Operation Greylord also led to several similar investigations targeting corruption in Cook County, including Operations Silver Shovel, Incubator, Lantern, Gambat, and Safebet. Operation Greylord also became known for its use of eavesdropping devices in order to obtain evidence for trial.

Most of the prosecutors have since left government service and joined large law firms, including Jenner & Block. One, Candace J. Fabri, became a judge in Cook County in 2006, and was recently rated "Well Qualified" by a local attorneys' group; only a former public defender received a higher rating.

Circuit Judge Thomas R. Fitzgerald, who cleaned up Traffic Court after the Greylord investigation, was elected to the Illinois Supreme Court, from which he retired in 2010.

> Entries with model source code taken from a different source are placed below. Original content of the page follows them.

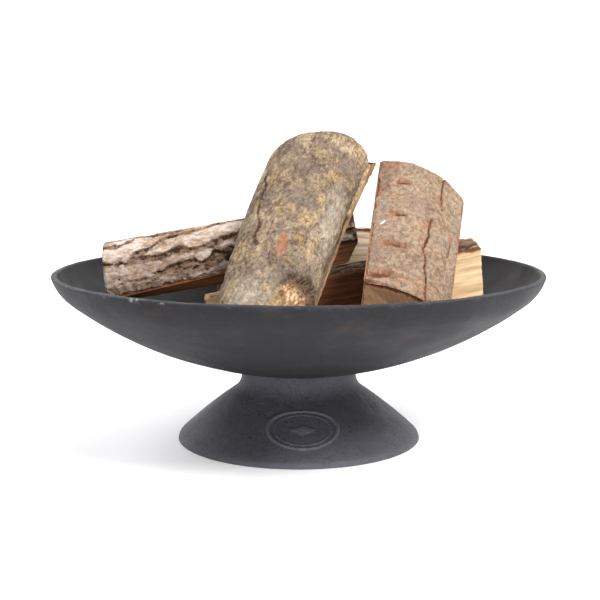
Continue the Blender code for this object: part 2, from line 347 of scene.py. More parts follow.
def bark_material(name, look):
    """Bark. look gives the colours, and how much of each kind of mottling there is."""
    s = Surface(name, grain=True)
    along = look["stretch"]
    mottle = s.noise(0.016, (1, along, 1), 6.0, 0.7, 0.8, shift=9.0)
    fibre = s.noise(0.0045, (1, along * 0.8, 1), 4.0, 0.75, 0.4)
    fine = s.noise(0.0016, (1, 0.7, 1), 3.0, 0.8)
    colour = s.mix(s.remap(mottle, 0.36, 0.64), look["dark"], look["base"])
    for tint, size, detail, roughness, warp, shift, low, high in BARK_PATCHES:
        patch = s.noise(size, (1, along, 1), detail, roughness, warp, shift)
        colour = s.over(colour, look[tint], patch, low, high, look[tint + "_share"])
    low = tuple(1.0 - look["contrast"] * k for k in (0.95, 1.0, 1.05))
    high = tuple(1.0 + look["contrast"] * k for k in (0.55, 0.5, 0.42))
    strand = s.mix(s.remap(fibre, 0.3, 0.72), low, high)
    colour = s.mix(1.0, colour, strand, "MULTIPLY")
    speck = s.mix(s.remap(fine, 0.3, 0.72), (0.72, 0.70, 0.68), (1.2, 1.18, 1.14))
    colour = s.mix(look["contrast"], colour, s.mix(1.0, colour, speck, "MULTIPLY"))
    # darker patches: partly the bark's own mottling, partly painted shade on parts that lie in
    # shade
    patchy = s.maths("MULTIPLY", s.value("shade"), s.remap(fibre, 0.25, 0.6, 0.45, 1.0))
    shade = s.mix(s.remap(fine, 0.3, 0.7), look["shade_dark"], look["shade"])
    colour = s.mix(patchy, colour, shade)
    # painted shade: cracks, furrows, flake edges and hollows are painted darker
    colour = s.where(colour, "cavity", look["deep"], look["cavity"])
    strands = s.remap(fibre, 0.3, 0.7)
    for value, tint in (("red", "red"), ("inner", "inner"), ("lichen", "bloom")):
        colour = s.where(colour, value, s.mix(strands, look[tint + "_dark"], look[tint]))
    chips = s.mix(s.remap(s.cells(0.004, (1, 0.6, 1)), 0.2, 0.75), linear(232, 204, 168),
                  linear(166, 124, 88))
    colour = s.where(colour, "chips", chips)
    rough = s.remap(mottle, 0.2, 0.8, 0.95, 0.8)
    normal = s.bump(mottle, 0.45, 0.0022)
    normal = s.bump(fibre, 0.6, 0.0012, normal)
    normal = s.bump(fine, 0.5, 0.0005, normal)
    return s.finish(colour, rough, normal, specular=0.2)


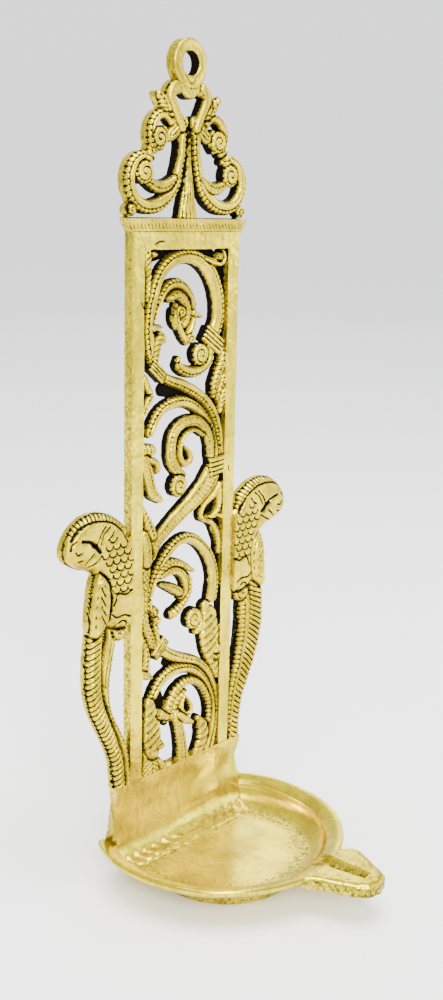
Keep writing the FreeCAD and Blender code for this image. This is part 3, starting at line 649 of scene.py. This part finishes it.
RIGHT_LEAVES = [
    ([(19, 193.4), (19.8, 189.4), (17.4, 185.4), (15.2, 181), (14.6, 176.6)], [3, 4.6, 4.6, 4, 2.2],
     "leaf"),
    ([(21.8, 184.6), (19, 180.6), (17, 175.2)], [3.6, 3.6, 2.2], "leaf"),
    ([(21.4, 179), (19.4, 175.4), (18.4, 170.6)], [3.4, 4, 3], "slanted"),
    ([(19.2, 142.6), (15.6, 138.8), (11.2, 136), (8.9, 132.9), (10, 130.4), (14, 130.2), (17.6, 131.8),
     (19.1, 135.4), (19.3, 140.6)], [3, 3, 2.4, 2.2, 2.4, 2.8, 3, 3, 2.8]),
    ([(10.6, 130), (14.6, 128.4), (17.8, 124.8), (19.3, 120), (19.6, 116)], [2, 2.6, 3, 3, 2.8], "veined"),
    ([(18.4, 130.6), (21.4, 129.4)], [2.2, 3]),
    ([(21.4, 77), (19.2, 75.6)], [4, 3.4]),
]
# Collars: the ends of their middle line, and how wide they are.
COLLARS = [([(9, 200.4), (18.4, 194.2)], 6.2), ([(-18.2, 190.8), (-11.6, 185.4)], 4.6),
           ([(12.6, 149.8), (21, 150.4)], 7.0), ([(-15.6, 81.8), (-9.4, 88)], 4.2)]
# Thin places that were never cut through, black with old polish: points and widths.
WEBS = {
    "vine_scroll_top": [
        ([(-18.6, 227.4), (-13, 228.6), (-6, 230)], 4.2),
        ([(5, 230), (13, 228.6), (18.4, 222)], 3.6),
        ([(19.6, 224), (20.6, 212), (20.2, 200), (19, 192)], 3.4),
    ],
    "vine_scroll_upper": [
        ([(-10.5, 181), (-3, 179.4), (4, 176.6), (10, 172.8), (14, 167.4)], 5),
        ([(18, 190), (20.6, 178), (21, 166), (20.6, 154)], 3.6),
    ],
    "vine_scroll_lower": [
        ([(17.4, 143), (16, 136.4), (17.6, 128), (20.4, 118), (20.6, 104)], [6, 8, 5, 3, 3]),
    ],
    "vine_scroll_bottom": [
        ([(-7, 77.4), (0, 75.4), (8, 71.4), (13.4, 65.4), (16.4, 57)], 3.6),
        ([(-12.4, 67.4), (-9.4, 60), (-7.4, 54)], 4.4),
        ([(20, 60), (21, 48), (20.4, 36)], 3),
    ],
}
# Curled scroll ends: middle and radius.
BOSSES = {
    "vine_scroll_top": [(7.1, 192.6, 4.2), (-3.6, 208.2, 2.5), (1.8, 198.6, 2.2), (16.4, 227.2, 1.7)],
    "vine_scroll_upper": [(-3.4, 145.4, 4.4)],
    "vine_scroll_lower": [(5.8, 92.2, 4.3), (-15.2, 99.6, 2.2), (18.8, 73.8, 2.2)],
    "vine_scroll_bottom": [(-11.6, 45.6, 2.2)],
}


def panel():
    """The pierced panel: rails, head bar and the vine."""
    cast = Relief((-PANEL_HALF - 1, WINDOW_LOW - 1), (PANEL_HALF + 1, BAR_TOP + 1), 3)
    for name, strokes in (("vine_scroll_bottom", BOTTOM_SCROLL), ("vine_scroll_lower", LOWER_SCROLL),
                          ("vine_scroll_upper", UPPER_SCROLL), ("vine_scroll_top", TOP_SCROLL),
                          ("edge_leaves_left", LEFT_LEAVES), ("edge_leaves_right", RIGHT_LEAVES)):
        cast.piece(name)
        for points, widths in WEBS.get(name, []):
            cast.web(moved(points, VINE_X), widths)
        for points, widths, *look in strokes:
            cast.stroke(moved(points, VINE_X), widths, *look)
        for x, z, r in BOSSES.get(name, []):
            cast.curl(x + VINE_X, z, r)
    cast.piece("stem_collars")
    for ends, across in COLLARS:
        cast.band(*moved(ends, VINE_X), across)
    window = np.minimum(WINDOW_HALF - abs(cast.U), np.minimum(WINDOW_TOP - cast.V, cast.V - WINDOW_LOW))
    cast.height += 0.25 * np.clip(window / 2, 0, 1)
    for name, low, high in (("left_rail", (-PANEL_HALF, WINDOW_LOW), (-WINDOW_HALF, BAR_TOP)),
                            ("right_rail", (WINDOW_HALF, WINDOW_LOW), (PANEL_HALF, BAR_TOP)),
                            ("top_bar", (-WINDOW_HALF, WINDOW_TOP), (WINDOW_HALF, BAR_TOP))):
        cast.piece(name)
        cast.plate(low, high)
    for scratch in ([(-16.4, 231.6), (-14.6, 232.6), (-12.4, 232.8)], [(-22.4, 212), (-21.8, 210.6)],
                    [(24.2, 149), (24.4, 147.6)]):
        cast.engrave(scratch, 0.8, 0.5)
    past = 2.0                  # depth beside a seam, where the metal runs on into the next piece
    ends = (cast.V < WINDOW_LOW + 0.6) | (cast.V > BAR_TOP - 0.6)
    cast.depth[(abs(cast.U) < PANEL_HALF) & ends] = past
    cast.depth[(cast.V < WINDOW_LOW) | (cast.V > BAR_TOP)] = -past
    corner = (abs(abs(cast.U) - WINDOW_HALF) < 0.5) & (cast.V > WINDOW_TOP + 0.5)
    cast.depth[corner] = np.maximum(cast.depth[corner], 1.5)
    cast.finish()
    cast.build(on_back, "brass_relief")


def on_back(u, v, height):
    """From a place on the flat back and a height above it to a point in metres."""
    return np.stack([u, BACK - height, v], axis=1) * MM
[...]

In 2009, an attorney for some of those convicted in the Greylord investigation requested that Governor Pat Quinn issue mass pardons, calling her clients rather than the taxpayers the real victims, but the governor did not grant that request before he was defeated for re-election in 2014. In 2010 and 2014, respectively, two attorneys disbarred for unethical conduct disclosed in the Greylord investigation sought to regain their respective law licenses, but were denied; another attorney withdrew a similar application in 2003.

In July 2016, Terrence Hake went on the Chicago talk radio program "Legal Eagles" to explain his role in Operation Greylord and the operation's aftermath. "Legal Eagles" was hosted by retired police officer William Pelarenos and broadcast on WCGO 1590AM.